> [TASK GOAL]:
Work out how many lines in the listing below include the word "from". Give nothing but the number.

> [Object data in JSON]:
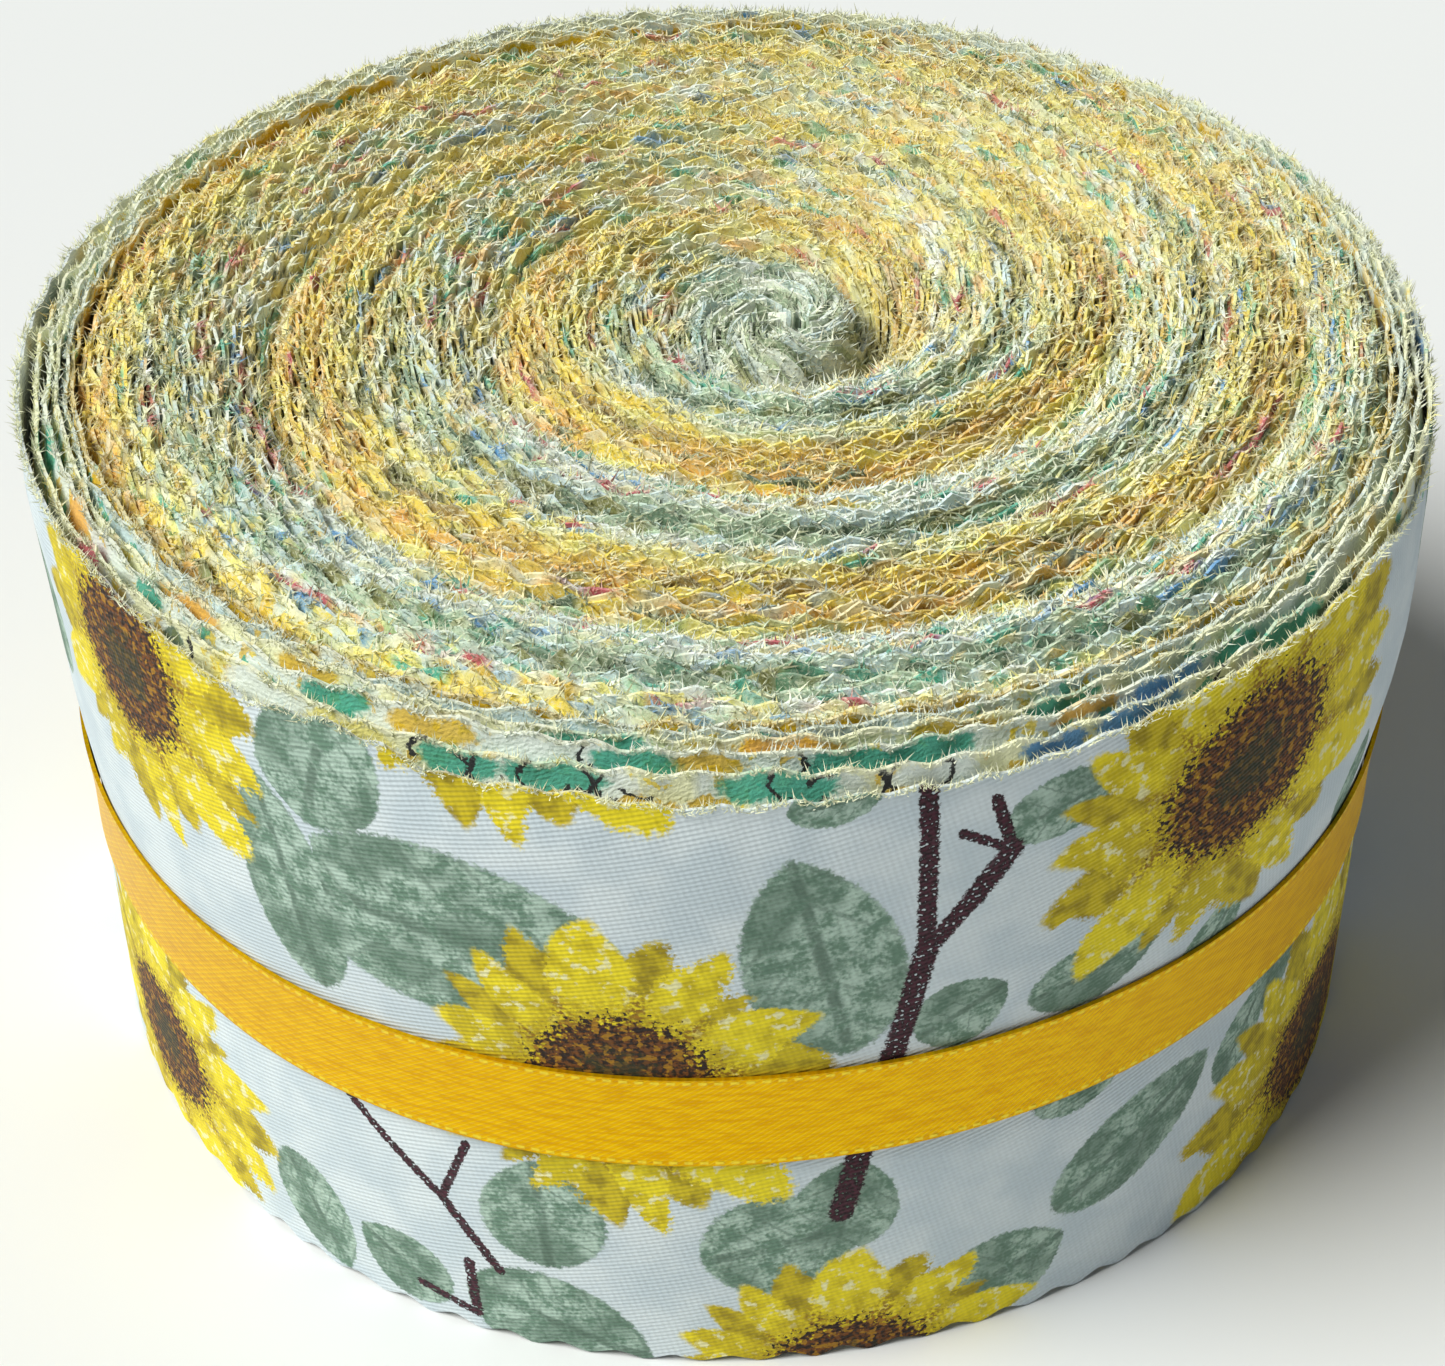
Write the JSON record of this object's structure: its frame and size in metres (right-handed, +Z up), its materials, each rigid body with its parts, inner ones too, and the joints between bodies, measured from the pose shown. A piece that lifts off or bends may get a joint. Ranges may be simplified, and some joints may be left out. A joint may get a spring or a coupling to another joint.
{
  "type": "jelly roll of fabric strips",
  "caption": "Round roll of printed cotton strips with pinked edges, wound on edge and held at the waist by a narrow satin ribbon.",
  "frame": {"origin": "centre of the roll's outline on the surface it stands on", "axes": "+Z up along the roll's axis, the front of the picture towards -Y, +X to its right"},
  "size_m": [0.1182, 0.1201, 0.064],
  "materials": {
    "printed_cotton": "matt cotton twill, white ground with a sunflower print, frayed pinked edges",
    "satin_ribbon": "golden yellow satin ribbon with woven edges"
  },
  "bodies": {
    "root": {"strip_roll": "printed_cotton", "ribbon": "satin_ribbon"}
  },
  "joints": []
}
...
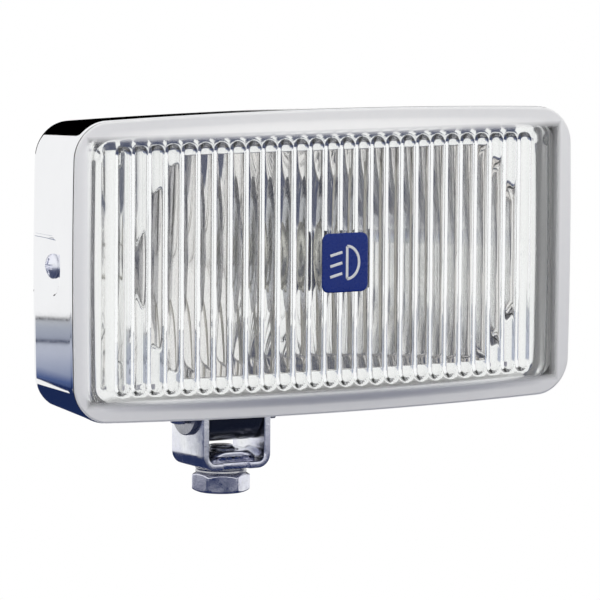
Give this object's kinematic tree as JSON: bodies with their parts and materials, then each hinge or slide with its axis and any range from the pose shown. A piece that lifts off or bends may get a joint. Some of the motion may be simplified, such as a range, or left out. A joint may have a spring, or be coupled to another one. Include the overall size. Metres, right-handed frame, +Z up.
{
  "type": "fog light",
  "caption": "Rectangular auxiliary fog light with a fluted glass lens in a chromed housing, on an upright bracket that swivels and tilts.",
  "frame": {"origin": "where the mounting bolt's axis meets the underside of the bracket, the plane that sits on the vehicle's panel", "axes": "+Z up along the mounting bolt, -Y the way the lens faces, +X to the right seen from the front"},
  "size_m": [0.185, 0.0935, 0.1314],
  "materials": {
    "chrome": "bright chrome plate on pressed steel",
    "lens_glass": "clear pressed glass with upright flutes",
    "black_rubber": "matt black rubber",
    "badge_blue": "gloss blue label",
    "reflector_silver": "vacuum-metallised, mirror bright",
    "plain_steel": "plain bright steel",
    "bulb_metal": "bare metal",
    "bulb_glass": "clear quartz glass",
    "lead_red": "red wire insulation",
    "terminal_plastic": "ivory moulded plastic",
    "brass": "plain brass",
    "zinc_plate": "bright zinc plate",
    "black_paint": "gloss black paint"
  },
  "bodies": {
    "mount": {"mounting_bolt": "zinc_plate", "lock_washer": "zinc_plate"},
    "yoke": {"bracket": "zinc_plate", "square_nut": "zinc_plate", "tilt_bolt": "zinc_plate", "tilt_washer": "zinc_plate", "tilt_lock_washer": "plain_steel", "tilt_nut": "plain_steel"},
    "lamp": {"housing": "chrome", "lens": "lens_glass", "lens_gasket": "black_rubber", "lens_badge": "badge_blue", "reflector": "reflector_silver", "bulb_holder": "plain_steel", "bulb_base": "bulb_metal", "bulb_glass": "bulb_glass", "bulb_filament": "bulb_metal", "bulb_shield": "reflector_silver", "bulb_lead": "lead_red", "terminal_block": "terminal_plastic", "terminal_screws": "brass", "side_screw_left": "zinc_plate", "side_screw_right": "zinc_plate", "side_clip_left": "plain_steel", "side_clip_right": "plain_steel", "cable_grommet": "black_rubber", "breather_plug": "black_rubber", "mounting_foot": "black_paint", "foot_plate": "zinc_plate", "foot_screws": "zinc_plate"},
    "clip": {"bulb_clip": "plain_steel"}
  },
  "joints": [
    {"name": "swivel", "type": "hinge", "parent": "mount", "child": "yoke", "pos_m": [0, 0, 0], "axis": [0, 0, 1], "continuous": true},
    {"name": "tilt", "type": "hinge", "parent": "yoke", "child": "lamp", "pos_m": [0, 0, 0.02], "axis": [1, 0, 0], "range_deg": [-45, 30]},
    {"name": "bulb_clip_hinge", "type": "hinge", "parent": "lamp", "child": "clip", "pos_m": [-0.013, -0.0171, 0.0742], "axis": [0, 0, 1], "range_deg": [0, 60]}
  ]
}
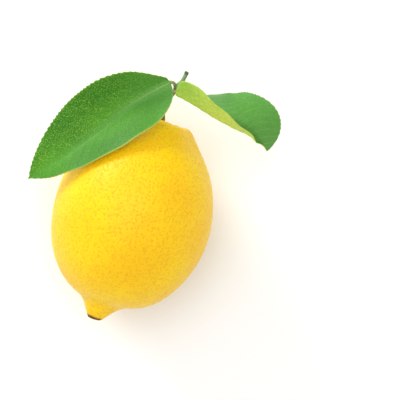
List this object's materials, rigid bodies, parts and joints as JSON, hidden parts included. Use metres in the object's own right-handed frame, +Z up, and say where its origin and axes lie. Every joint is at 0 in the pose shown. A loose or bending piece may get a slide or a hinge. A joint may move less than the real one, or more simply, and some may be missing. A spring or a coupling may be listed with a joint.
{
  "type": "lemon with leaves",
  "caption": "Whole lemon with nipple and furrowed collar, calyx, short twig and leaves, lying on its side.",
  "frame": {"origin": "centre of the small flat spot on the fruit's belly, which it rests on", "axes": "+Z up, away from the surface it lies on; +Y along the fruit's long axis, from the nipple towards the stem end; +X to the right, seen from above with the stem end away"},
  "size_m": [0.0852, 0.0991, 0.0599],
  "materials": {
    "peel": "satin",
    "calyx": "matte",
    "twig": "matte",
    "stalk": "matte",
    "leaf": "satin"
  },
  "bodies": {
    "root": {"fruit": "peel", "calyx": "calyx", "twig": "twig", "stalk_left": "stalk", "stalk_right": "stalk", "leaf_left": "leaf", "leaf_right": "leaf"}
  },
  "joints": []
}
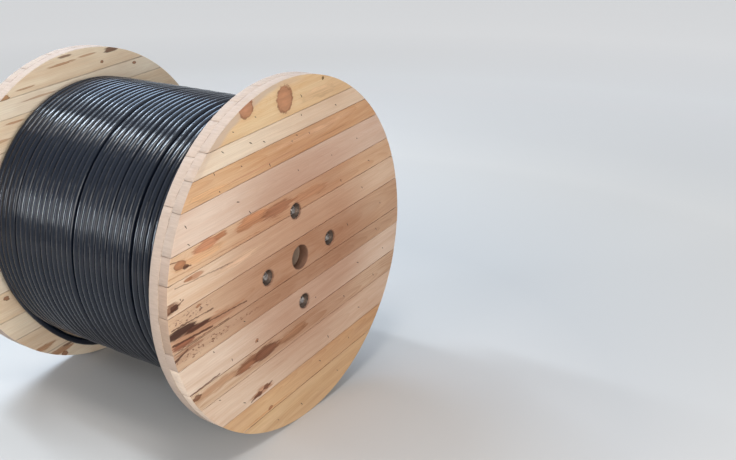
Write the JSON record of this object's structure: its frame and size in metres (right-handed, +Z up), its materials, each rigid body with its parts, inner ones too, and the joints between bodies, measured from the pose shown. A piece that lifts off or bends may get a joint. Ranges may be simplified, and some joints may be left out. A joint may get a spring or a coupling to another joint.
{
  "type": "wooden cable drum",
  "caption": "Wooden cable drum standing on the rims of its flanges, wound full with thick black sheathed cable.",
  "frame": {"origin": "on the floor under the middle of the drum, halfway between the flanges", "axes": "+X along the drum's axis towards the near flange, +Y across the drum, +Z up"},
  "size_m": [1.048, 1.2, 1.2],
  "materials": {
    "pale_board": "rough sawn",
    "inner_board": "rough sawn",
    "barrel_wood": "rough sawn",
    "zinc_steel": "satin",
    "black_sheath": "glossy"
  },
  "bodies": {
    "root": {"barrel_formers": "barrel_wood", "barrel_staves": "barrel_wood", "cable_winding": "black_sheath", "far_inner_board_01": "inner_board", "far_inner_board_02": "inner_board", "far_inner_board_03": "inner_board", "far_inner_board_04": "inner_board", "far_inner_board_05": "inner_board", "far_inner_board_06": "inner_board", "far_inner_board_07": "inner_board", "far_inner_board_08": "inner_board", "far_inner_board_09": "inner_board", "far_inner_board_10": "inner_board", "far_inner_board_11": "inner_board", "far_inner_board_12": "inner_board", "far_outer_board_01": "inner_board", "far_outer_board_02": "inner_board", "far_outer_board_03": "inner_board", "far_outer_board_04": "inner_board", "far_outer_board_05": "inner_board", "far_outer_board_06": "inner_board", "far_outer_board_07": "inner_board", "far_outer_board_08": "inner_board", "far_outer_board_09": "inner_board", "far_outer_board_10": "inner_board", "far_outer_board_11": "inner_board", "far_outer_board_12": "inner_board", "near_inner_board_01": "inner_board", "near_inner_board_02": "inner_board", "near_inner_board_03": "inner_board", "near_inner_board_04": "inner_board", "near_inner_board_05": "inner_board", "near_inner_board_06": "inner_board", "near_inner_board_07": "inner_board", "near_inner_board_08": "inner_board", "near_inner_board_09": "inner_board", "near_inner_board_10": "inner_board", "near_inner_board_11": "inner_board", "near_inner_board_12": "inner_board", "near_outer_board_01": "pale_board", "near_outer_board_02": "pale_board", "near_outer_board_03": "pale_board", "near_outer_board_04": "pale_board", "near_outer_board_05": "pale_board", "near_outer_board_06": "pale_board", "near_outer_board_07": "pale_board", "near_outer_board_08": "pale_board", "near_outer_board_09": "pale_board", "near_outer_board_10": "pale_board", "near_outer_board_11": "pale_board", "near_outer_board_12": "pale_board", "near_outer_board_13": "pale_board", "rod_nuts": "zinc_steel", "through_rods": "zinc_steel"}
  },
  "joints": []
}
==
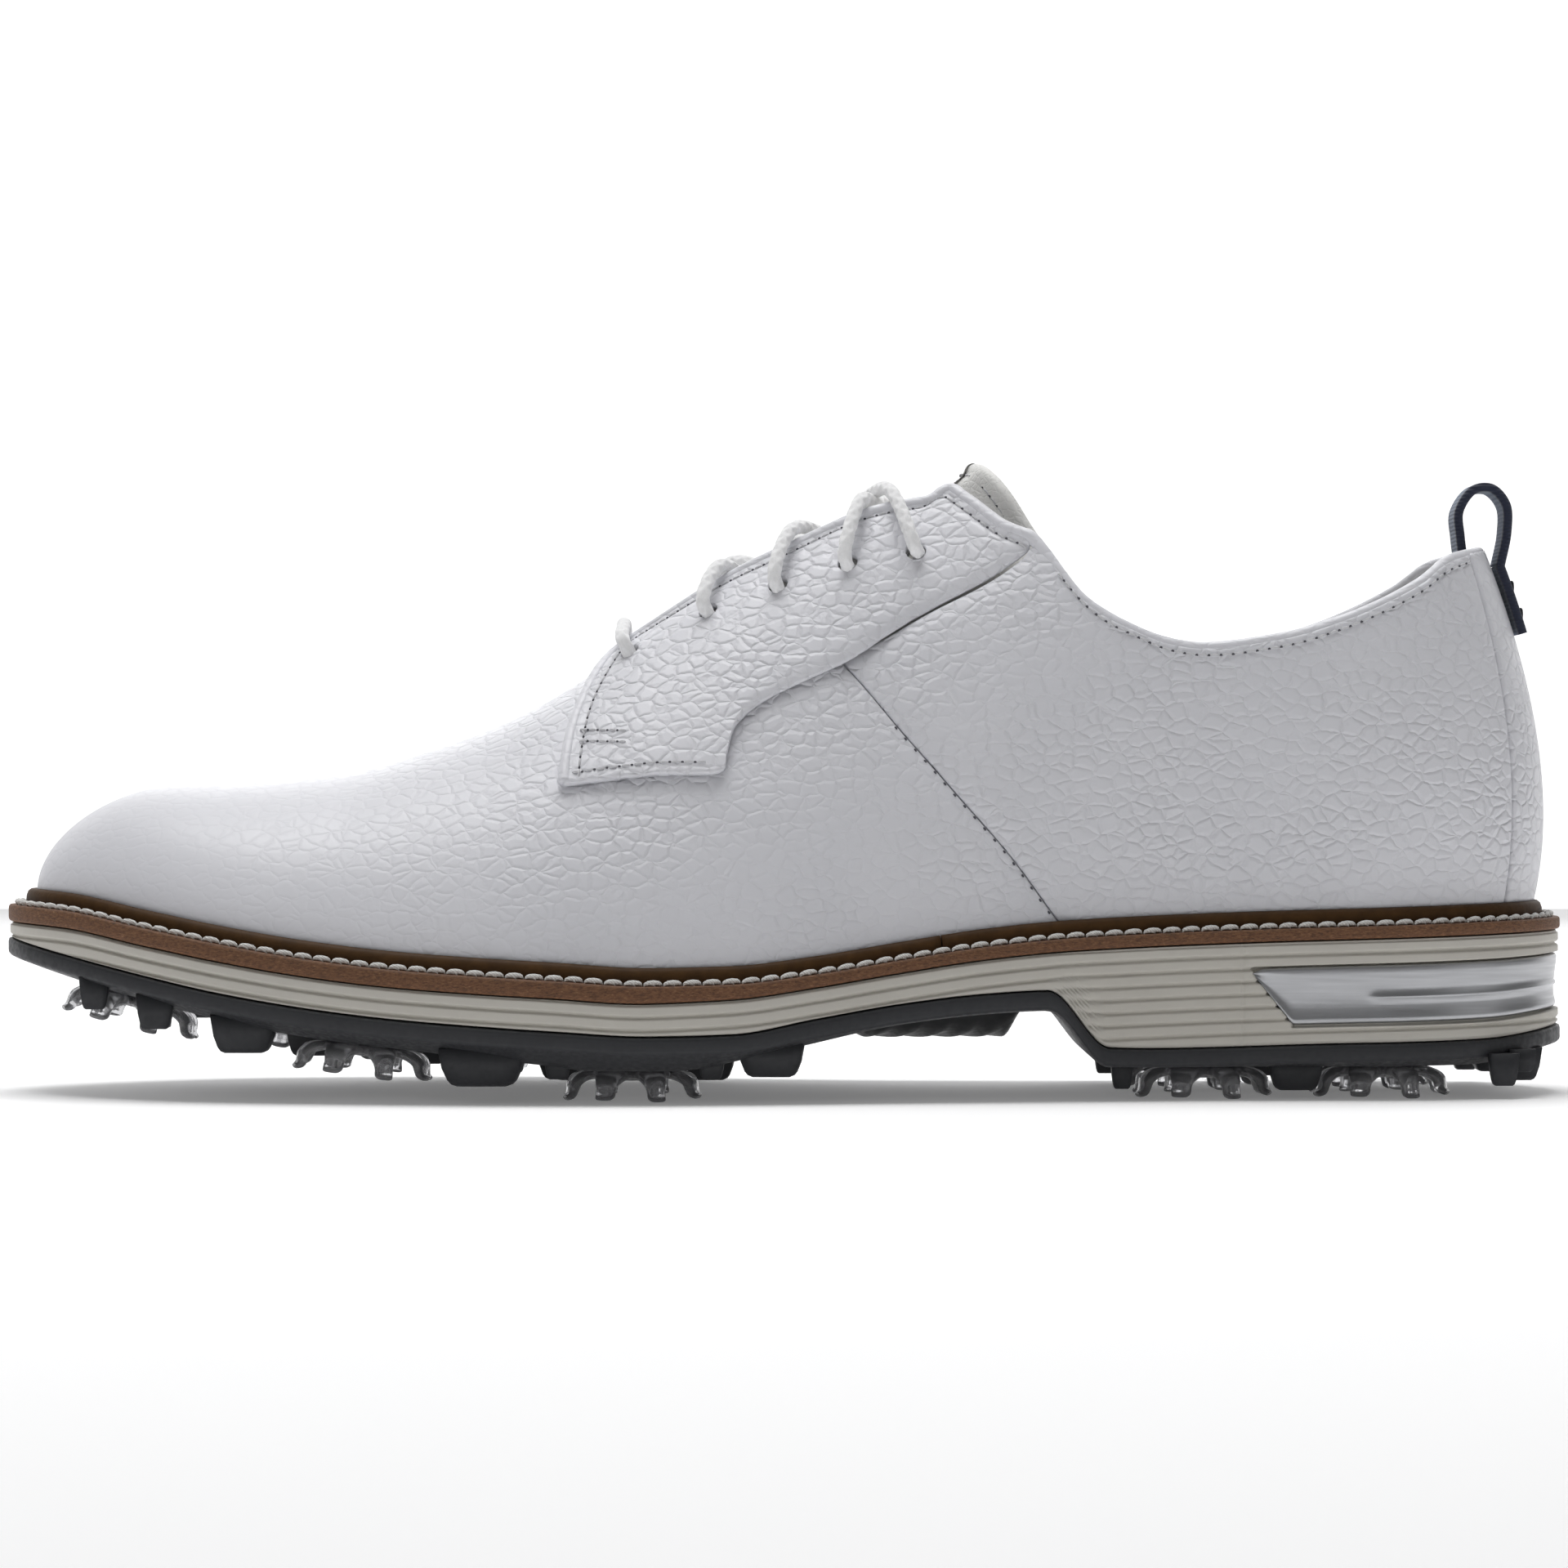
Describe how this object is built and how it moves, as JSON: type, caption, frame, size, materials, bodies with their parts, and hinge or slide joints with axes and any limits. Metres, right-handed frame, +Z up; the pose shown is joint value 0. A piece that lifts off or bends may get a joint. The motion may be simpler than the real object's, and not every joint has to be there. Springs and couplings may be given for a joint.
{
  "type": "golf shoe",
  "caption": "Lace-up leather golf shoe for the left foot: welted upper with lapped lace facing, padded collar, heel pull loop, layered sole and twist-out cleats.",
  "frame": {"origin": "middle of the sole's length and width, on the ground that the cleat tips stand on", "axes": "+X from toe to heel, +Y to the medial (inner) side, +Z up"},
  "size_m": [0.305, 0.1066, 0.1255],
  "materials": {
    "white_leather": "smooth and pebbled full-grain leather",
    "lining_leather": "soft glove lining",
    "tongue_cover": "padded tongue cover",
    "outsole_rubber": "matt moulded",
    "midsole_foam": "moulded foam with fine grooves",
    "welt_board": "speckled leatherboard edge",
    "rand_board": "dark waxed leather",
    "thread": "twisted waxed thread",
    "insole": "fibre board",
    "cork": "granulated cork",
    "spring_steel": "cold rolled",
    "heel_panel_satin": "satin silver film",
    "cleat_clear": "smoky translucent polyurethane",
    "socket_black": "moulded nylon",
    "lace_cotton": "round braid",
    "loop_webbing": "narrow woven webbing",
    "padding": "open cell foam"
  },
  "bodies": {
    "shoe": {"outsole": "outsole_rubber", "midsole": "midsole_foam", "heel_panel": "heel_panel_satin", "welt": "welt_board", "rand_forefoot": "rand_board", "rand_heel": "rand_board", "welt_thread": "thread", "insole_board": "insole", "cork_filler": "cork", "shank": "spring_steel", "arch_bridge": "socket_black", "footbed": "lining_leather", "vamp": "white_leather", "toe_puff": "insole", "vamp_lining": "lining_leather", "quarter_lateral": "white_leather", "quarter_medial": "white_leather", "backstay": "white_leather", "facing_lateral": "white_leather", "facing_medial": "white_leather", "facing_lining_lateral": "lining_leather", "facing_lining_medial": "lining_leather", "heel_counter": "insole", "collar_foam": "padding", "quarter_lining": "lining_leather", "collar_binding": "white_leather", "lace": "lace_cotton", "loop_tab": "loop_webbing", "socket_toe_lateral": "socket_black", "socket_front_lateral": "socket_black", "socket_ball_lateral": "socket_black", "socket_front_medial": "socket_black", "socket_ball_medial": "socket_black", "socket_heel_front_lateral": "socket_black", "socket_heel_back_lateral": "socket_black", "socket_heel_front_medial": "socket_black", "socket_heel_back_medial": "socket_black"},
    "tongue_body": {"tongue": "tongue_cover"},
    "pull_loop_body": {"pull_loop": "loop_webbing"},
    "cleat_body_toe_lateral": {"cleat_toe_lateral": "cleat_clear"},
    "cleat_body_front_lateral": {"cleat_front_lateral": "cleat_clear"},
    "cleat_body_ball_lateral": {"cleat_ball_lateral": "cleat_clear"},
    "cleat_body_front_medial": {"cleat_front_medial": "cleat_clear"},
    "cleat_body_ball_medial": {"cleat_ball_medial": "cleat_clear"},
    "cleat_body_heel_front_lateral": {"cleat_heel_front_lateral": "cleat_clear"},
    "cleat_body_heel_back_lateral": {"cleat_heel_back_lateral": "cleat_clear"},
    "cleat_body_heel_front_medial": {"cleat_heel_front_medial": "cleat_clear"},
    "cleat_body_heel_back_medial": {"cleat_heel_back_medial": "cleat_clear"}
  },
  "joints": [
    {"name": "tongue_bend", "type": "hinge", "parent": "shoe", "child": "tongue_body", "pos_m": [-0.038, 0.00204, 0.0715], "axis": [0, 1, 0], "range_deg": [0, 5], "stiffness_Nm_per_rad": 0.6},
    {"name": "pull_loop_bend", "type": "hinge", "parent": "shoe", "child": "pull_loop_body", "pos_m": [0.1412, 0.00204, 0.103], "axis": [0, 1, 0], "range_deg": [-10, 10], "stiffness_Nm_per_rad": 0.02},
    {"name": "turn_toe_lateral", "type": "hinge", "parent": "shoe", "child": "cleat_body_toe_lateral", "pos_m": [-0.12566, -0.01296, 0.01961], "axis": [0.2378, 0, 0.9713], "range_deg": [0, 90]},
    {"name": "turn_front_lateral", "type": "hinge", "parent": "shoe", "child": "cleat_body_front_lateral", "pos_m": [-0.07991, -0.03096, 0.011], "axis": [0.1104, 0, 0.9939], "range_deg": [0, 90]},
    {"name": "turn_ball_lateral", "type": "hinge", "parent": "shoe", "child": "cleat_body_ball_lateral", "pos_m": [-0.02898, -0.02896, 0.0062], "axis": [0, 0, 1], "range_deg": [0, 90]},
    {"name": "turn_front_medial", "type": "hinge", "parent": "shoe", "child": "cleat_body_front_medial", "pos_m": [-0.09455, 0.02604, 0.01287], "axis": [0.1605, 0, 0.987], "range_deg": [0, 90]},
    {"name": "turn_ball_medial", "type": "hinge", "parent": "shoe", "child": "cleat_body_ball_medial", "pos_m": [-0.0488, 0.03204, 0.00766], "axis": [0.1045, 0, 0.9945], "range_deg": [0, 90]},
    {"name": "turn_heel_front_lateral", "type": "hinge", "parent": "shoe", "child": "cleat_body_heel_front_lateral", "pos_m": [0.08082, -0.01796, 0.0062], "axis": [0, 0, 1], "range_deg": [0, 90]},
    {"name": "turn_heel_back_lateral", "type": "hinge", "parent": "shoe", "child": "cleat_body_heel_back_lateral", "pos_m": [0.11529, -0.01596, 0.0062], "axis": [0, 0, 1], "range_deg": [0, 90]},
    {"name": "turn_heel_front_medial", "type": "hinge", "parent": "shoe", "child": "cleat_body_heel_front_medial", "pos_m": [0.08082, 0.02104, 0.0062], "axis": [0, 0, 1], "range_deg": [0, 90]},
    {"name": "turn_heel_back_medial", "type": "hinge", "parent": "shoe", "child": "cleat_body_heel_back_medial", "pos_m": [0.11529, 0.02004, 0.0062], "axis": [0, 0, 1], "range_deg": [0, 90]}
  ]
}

> [FINAL RESULT]:
6